With everything back together now, I mounted some old tires the boys had given me. I felt I was ready to try this thing. I had my brother Lonnie help, and we pulled the tractor up and down the city streets trying to get it to start. Finally it started smoking and popping, and after a few adjustments it ran by itself.

The Massey had barely enough power to pull itself up my driveway that is on a little slope. After running it a little for a few days, the smoke eventually went away and it seemed to gain power. All this effort was just in time for our Antique Engine Club Show in September.

The boys and the Old Guys could hardly believe I had it running and at the show. Most had never seen a Massey-Harris model 20. They talked me into entering the tractor pulls. I couldn't believe it, but I took first place in my class. Needless to say, I was excited to have a full size tractor. Through the winter I decided to finish this project by doing a restoration job on it. I got the correct decals, side panels and battery cover from Stiner tractor parts on the Internet.

Then in the spring I got really busy. I took the tractor to work with me and disassembled sixty percent of it with the help of my employer, Dewey Petersen. Dewey helped by making hub pullers to pull the hubs that had been on for the life of the Massey. He also welded the front spindle, which was in three pieces. Welding cast iron like this requires an experienced welder who knows what he is doing. Dewey is just that. In fact, Dewey helped me a lot while the tractor was in the shop.

Next came the paint job. My friend Gordon Hancock did the sand-blasting and painting. Nice job, Gordon!

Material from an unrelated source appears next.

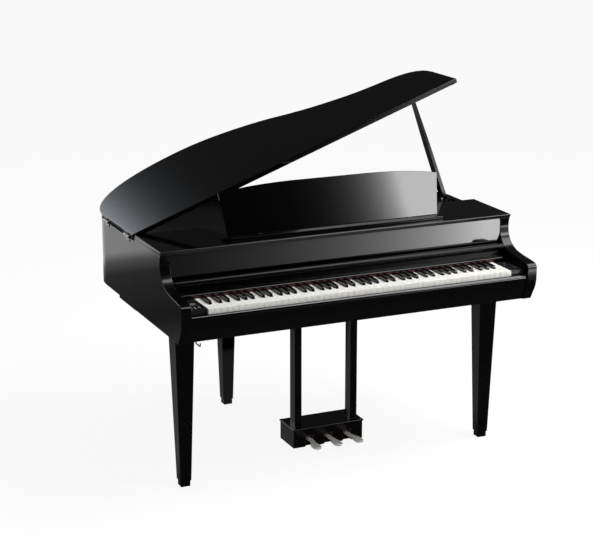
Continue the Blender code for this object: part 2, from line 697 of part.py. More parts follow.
def rest_hinge():
    """Two blocks on the fixed board, and the long rod through them that the rest turns on."""
    hinge = rod("rest_hinge", (REST_X - 0.325, REST_AXIS_Y, REST_AXIS_Z), (REST_X + 0.325, REST_AXIS_Y, REST_AXIS_Z),
                ROD, 10)
    for x in REST_HINGES:
        middle = REST_X + x
        block = box("hinge_block", (middle - 0.0105, REST_AXIS_Y - 0.006, BOARD_TOP + GAP),
                    (middle + 0.0105, REST_AXIS_Y + 0.006, REST_AXIS_Z + 0.0030))
        hinge = fused(hinge, block)
    settle(hinge, STEEL, smooth=40)


def music_ledge():
    """The low shelf in front of the rest, with ends that splay outwards."""
    front, back = 0.222, 0.2555
    outline = [(REST_X - 0.436, front), (REST_X + 0.436, front), (REST_X + 0.444, front + 0.006),
               (REST_X + 0.458, back), (REST_X - 0.458, back), (REST_X - 0.444, front + 0.006)]
    settle(slab("music_ledge", [outline], BOARD_TOP + GAP, BOARD_TOP + 0.010, edge=0.001, steps=0), LACQUER, smooth=30)


def lid():
    """The one-piece lid, with the rim's own plan."""
    outline = [(-HALF_WIDTH, LID_FRONT)] + rim_plan() + [(HALF_WIDTH, LID_FRONT)]
    board = slab("lid", [outline[::-1]], LID_UNDERSIDE, LID_UNDERSIDE + LID_THICKNESS, edge=0.002, steps=0)
    settle(board, LACQUER, LID_PIVOT, smooth=30)


def hinge_leaf(name, place, low, high, knuckles):
    """A hinge leaf against the case's left side, with the given stretches of knuckle."""
    face, depth = -HALF_WIDTH - GAP, 0.0018
    half = HINGE_LENGTH / 2
    leaf = box(name, (face - depth, place - half, low), (face, place + half, high))
    for start, end in knuckles:
        barrel = rod("knuckle", (HINGE_X, place + start, HINGE_Z), (HINGE_X, place + end, HINGE_Z), 0.0040, 10)
        near = low if low > HINGE_Z else high
        tab = box("tab", (face - depth, place + start, min(near, HINGE_Z) - 0.0002),
                  (face - 0.0002, place + end, max(near, HINGE_Z) + 0.0002))
        leaf = fused(fused(leaf, tab), barrel)
    return leaf


def lid_hinges():
    """Two butt hinges: the case's leaf carries the middle knuckle, the lid's leaf the outer two."""
    half = HINGE_LENGTH / 2
    for end, place in zip(("front", "rear"), HINGE_PLACES):
        leaf = hinge_leaf(f"hinge_leaf_case_{end}", place, 0.8690, 0.8823, [(-0.010, 0.010)])
        settle(leaf, NICKEL, smooth=40)
        outer = [(-half, -0.0105), (0.0105, half)]
        settle(hinge_leaf(f"hinge_leaf_lid_{end}", place, 0.8917, 0.9060, outer), NICKEL, LID_PIVOT, smooth=40)


def prop_cup():
    """The cup under the lid that the prop's head stands in, open towards the hinges."""
    reach = (PROP_X - HINGE_X) * math.cos(LID_OPEN) + (PROP_Z - HINGE_Z) * math.sin(LID_OPEN)
    x = HINGE_X + reach
    top = LID_UNDERSIDE - GAP
    cup = box("prop_cup", (x - 0.020, PROP_Y - 0.018, top - 0.009), (x + 0.016, PROP_Y + 0.018, top))
    hollow = box("cup_hollow", (x - 0.030, PROP_Y - 0.013, top - 0.020), (x + 0.010, PROP_Y + 0.013, CUP_CEILING))
    settle(cut(cup, hollow), NICKEL, LID_PIVOT)


def prop_frame():
    """The matrix from the prop's own frame (across Y, along the prop, thickness) to the working frame."""
    frame = Matrix.Identity(4)
    columns = (Vector((0.0, 1.0, 0.0)), Vector((-math.sin(LID_OPEN), 0.0, math.cos(LID_OPEN))),
               Vector((math.cos(LID_OPEN), 0.0, math.sin(LID_OPEN))))
    for column, axis in enumerate(columns):
        for row in range(3):
            frame[row][column] = axis[row]
    return Matrix.Translation((PROP_X, PROP_Y, PROP_Z)) @ frame


def lid_prop():
    """The prop: a tapered stick with a forked foot that turns on the bracket's pin."""
    foot, head, half_foot, half_head = -0.009, PROP_LENGTH, 0.021, 0.0095
    slot_half, slot_end = 0.0072, 0.125
    outline = [(half_foot - 0.004, foot), (half_foot, foot + 0.006), (half_foot - 0.001, 0.250),
               (half_head, head - 0.003), (half_head - 0.003, head), (-half_head + 0.003, head),
               (-half_head, head - 0.003), (-half_foot + 0.001, 0.250), (-half_foot, foot + 0.006),
               (-half_foot + 0.004, foot), (-slot_half, foot)]
    outline += arc((0.0, slot_end - slot_half), slot_half, 180, 0, 6) + [(slot_half, foot)]
    stick = slab("lid_prop", [outline], -0.0075, 0.0075)
    for point in stick.data.vertices:
        point.co.z *= 1.0 - 0.45 * max(point.co.y, 0.0) / head
    stick = cut(stick, rod("prop_bore", (-0.040, 0.0, 0.0), (0.040, 0.0, 0.0), 0.0043, 12))
    stick.data.transform(prop_frame())
    settle(stick, LACQUER, origin=(PROP_X, PROP_Y, PROP_Z), smooth=30)


def prop_bracket():
    """The bracket on the rim's inner face: a plate, a round-topped tongue and the prop's pin."""
    wall = HALF_WIDTH - RIM_WALL - 0.0008
    plate = box("prop_bracket", (wall - 0.0025, PROP_Y - 0.036, 0.852), (wall, PROP_Y + 0.016, 0.880))
    foot = box("bracket_foot", (0.668, PROP_Y - 0.006, DECK_TOP + GAP), (wall - 0.001, PROP_Y + 0.006, PROP_Z))
    crown = rod("bracket_crown", (PROP_X, PROP_Y - 0.006, PROP_Z), (PROP_X, PROP_Y + 0.006, PROP_Z), 0.011, 16)
    pin = rod("prop_pin", (PROP_X, PROP_Y - 0.0235, PROP_Z), (PROP_X, PROP_Y + 0.0235, PROP_Z), 0.0040, 12)
    piece = fused(fused(fused(plate, foot), crown), pin)
    settle(piece, STEEL, smooth=40)


def leg(name, x, y, top):
    """A square leg that tapers down to its foot."""
    low = FOOT_HEIGHT
    half = LEG_TOP_SIDE / 2
    piece = box(name, (x - half, y - half, low), (x + half, y + half, top))
    for point in piece.data.vertices:
        if point.co.z < 0.1:
            point.co.x = x + (point.co.x - x) * LEG_FOOT_SIDE / LEG_TOP_SIDE
            point.co.y = y + (point.co.y - y) * LEG_FOOT_SIDE / LEG_TOP_SIDE
    bevel = piece.modifiers.new("rounded edges", 'BEVEL')
    bevel.width = 0.0020
    bevel.segments = 1
    half = FOOT_SIDE / 2
    foot = box("foot", (x - half, y - half, 0.0), (x + half, y + half, low + 0.004), edge=0.0015)
    return settle(fused(piece, foot), LACQUER, smooth=30)


def legs():
    """Two front legs and the rear leg."""
    leg("leg_front_left", -LEG_X, LEG_Y, CASE_BOTTOM - GAP)
    leg("leg_front_right", LEG_X, LEG_Y, CASE_BOTTOM - GAP)
    leg("leg_rear", *REAR_LEG, 0.630 - GAP)


def lyre():
    """Two square posts on the plate that covers the pedal box."""
    plate = box("lyre", (LYRE_X - 0.151, 0.308, 0.104), (LYRE_X + 0.151, 0.445, 0.110), edge=0.0015)
    for side in (-1, 1):
        middle = LYRE_X + side * POST_SPREAD
        plate = fused(plate, box("post", (middle - 0.0145, 0.334, 0.107), (middle + 0.0145, 0.382, CASE_BOTTOM - GAP),
                                 edge=0.0015))
    settle(plate, LACQUER)


def pedal_box():
    """The box of the pedals: open under its cover plate, three slots in its front, a foot below."""
    case = box("pedal_box", (BOX_LEFT, BOX_FRONT, BOX_LOW), (BOX_RIGHT, BOX_BACK, BOX_HIGH))
    case = cut(case, box("box_inside", (BOX_LEFT + 0.012, BOX_FRONT + 0.012, BOX_LOW + 0.008),
                         (BOX_RIGHT - 0.012, BOX_BACK - 0.012, BOX_HIGH + 0.020)))
    for number in (-1, 0, 1):
        x = LYRE_X + number * PEDAL_SPREAD
        case = cut(case, box("slot", (x - 0.018, BOX_FRONT - 0.010, BOX_LOW - 0.010),
                             (x + 0.018, BOX_FRONT + 0.0121, 0.076)))
    profile = [(0.0, BOX_LOW + 0.002), (0.006, BOX_LOW + 0.002), (0.006, 0.012), (0.015, 0.010), (0.015, 0.0),
               (0.0, 0.0)]
    settle(fused(case, turned("adjusting_foot", profile, 12, (LYRE_X, 0.400))), LACQUER)


def pedal(name, x, splay):
    """One pedal: a lever that widens to a round foot plate, on a hub that turns on the shaft.

    The splay is how far the foot plate stands to one side of the lever.
    """
    half_neck, half_tip = 0.0085, 0.0165
    side = bezier((half_neck, 0.290), (half_neck, 0.264), (half_tip, 0.258), (half_tip, 0.236), 5)
    tip = arc((0.0, 0.2215), half_tip, 0, -90, 5)
    right = [(half_neck, PEDAL_AXLE_Y)] + side + [(half_tip, 0.236)] + tip
    outline = right + [(-across, along) for across, along in reversed(right[:-1])]
    lever = slab(name, [outline[::-1]], 0.0565, 0.0655, edge=0.0025, steps=1)
    for point in lever.data.vertices:
        share = min(max((0.295 - point.co.y) / 0.050, 0.0), 1.0)
        point.co.x += x + splay * share * share * (3.0 - 2.0 * share)
    axle = (PEDAL_AXLE_Y, PEDAL_AXLE_Z)
    lever = fused(lever, rod("hub", (x - 0.012, *axle), (x + 0.012, *axle), 0.0100, 14))
    lever = cut(lever, rod("hub_bore", (x - 0.020, *axle), (x + 0.020, *axle), 0.0053, 12))
    settle(lever, NICKEL, origin=(x, *axle), smooth=35)


def pedals():
    """The three pedals on their common shaft, which two blocks carry inside the box."""
    for number, name in ((-1, "pedal_left"), (0, "pedal_middle"), (1, "pedal_right")):
        pedal(name, LYRE_X + number * PEDAL_SPREAD, number * PEDAL_SPLAY)
    left, right = BOX_LEFT + 0.0125, BOX_RIGHT - 0.0125
    axle = (PEDAL_AXLE_Y, PEDAL_AXLE_Z)
    shaft = rod("pedal_shaft", (left, *axle), (right, *axle), 0.0050, 12)
    floor = BOX_LOW + 0.008 + GAP
    for start in (left, right - 0.010):
        shaft = fused(shaft, box("bearing_block", (start, PEDAL_AXLE_Y - 0.010, floor),
                                 (start + 0.010, PEDAL_AXLE_Y + 0.010, 0.072)))
    settle(shaft, STEEL, smooth=40)


def headphone_hanger():
    """The wire hook for headphones under the left end of the key bed."""
    x, top = -0.632, CASE_BOTTOM - GAP
    line = [(0.062, top - 0.001), (0.062, 0.6030), (0.060, 0.5990), (0.056, 0.5975), (0.024, 0.5975),
            (0.019, 0.5995), (0.017, 0.6040), (0.017, 0.6100)]
    hook = wire("headphone_hanger", [(x, y, z) for y, z in line], 0.0025)
    hook = fused(hook, box("hanger_plate", (x - 0.014, 0.046, top - 0.002), (x + 0.014, 0.076, top)))
    settle(hook, STEEL, smooth=40)


def electrics():
    """The circuit board and power supply on the key bed, and the mains inlet under its back."""
    settle(box("main_board", (-0.300, 0.380, 0.6405), (0.020, 0.520, 0.660)), CIRCUIT)
    settle(box("power_supply", (0.240, 0.380, 0.6405), (0.420, 0.500, 0.700)), CIRCUIT)
    x, y, top = 0.330, 0.600, CASE_BOTTOM - GAP
    inlet = box("mains_inlet", (x - 0.020, y, top - 0.026), (x + 0.020, y + 0.040, top), edge=0.0015)
    inlet = cut(inlet, box("inlet_socket", (x - 0.012, y + 0.022, top - 0.021), (x + 0.012, y + 0.060, top - 0.006)))
    settle(inlet, PLASTIC)


rim()
cheeks()
bottom_boards()
woofers()
inner_deck()
top_board()
front_panel()
key_rail()
key_slip()
key_cover()
key_blocks()
controls()
key_frame()
keys()
music_rest()
rest_bail()
rest_hinge()
music_ledge()
lid()
lid_hinges()
prop_cup()
lid_prop()
prop_bracket()
legs()
lyre()
pedal_box()
pedals()
headphone_hanger()
electrics()
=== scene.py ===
# %% [markdown]
# # A digital grand piano in black lacquer
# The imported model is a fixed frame: every board, lever and key of it is already in its place, in
# metres. This script gives that frame its finishes, adds the small pieces that only the eye needs,
# and sets up a small studio. Each step says what the real thing is before it makes it.

# %% Load the frame
import json
import math

import bmesh
import bpy
from mathutils import Matrix, Vector

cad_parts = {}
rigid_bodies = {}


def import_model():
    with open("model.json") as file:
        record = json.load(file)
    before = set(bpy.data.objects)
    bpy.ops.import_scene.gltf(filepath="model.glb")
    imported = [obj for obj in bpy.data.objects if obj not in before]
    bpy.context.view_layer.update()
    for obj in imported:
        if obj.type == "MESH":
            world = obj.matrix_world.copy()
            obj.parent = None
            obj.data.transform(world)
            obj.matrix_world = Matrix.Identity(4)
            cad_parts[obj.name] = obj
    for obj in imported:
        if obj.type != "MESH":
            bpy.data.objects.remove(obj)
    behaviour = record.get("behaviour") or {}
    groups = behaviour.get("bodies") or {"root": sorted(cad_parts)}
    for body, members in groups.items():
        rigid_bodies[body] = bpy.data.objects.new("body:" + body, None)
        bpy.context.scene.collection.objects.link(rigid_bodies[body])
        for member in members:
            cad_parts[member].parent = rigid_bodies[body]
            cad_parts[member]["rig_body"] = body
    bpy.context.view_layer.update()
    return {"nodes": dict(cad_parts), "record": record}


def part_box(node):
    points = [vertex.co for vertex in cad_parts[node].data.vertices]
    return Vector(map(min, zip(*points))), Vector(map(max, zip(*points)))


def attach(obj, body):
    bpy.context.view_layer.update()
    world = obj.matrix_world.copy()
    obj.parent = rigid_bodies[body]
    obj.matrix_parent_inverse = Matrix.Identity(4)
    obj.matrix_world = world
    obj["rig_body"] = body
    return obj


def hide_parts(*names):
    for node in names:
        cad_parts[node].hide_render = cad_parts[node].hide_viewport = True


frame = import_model()

# %% [markdown]
# ## The camera
# The instrument is seen from the bass side, from about a metre above the top of the open lid, with
# a fairly long lens. A camera is matched to such a picture by its corners: keyboard ends, feet, lid
# corners and pedals. A long focal length stands for standing well back, which keeps boxes square.

# %% Camera
CAMERA_PLACE = Vector((-2.6415, -5.8545, 2.4390))
CAMERA_YAW = math.radians(24.13)
CAMERA_PITCH = math.radians(15.45)
LOOKING_LEVEL = math.pi / 2
FOCAL_LENGTH = 103.3
SENSOR_WIDTH = 36.0
bpy.ops.object.camera_add(location=CAMERA_PLACE,
                          rotation=(LOOKING_LEVEL - CAMERA_PITCH, 0.0, -CAMERA_YAW))
camera = bpy.context.object
camera.name = "photo_camera"
camera.data.lens = FOCAL_LENGTH
camera.data.sensor_width = SENSOR_WIDTH
bpy.context.scene.camera = camera
bpy.context.scene.view_settings.view_transform = 'Standard'
print("camera with a lens of", FOCAL_LENGTH, "mm")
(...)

I got it reassembled and all together two days before the Health Days celebration and Parade in Smithfield, Utah. Kirk hauled it up to the parade for me. It was a big hit with all the kids, young and old.

Next I took it to our club swap meet and show in June, where it was also a big hit with everyone. I have owned it for 10 months now and it is my first full size tractor. Hope to have many more.

Special thanks to Dewey, Lonnie, Gordon, Kirk, Richard, Steve and everyone who helped me.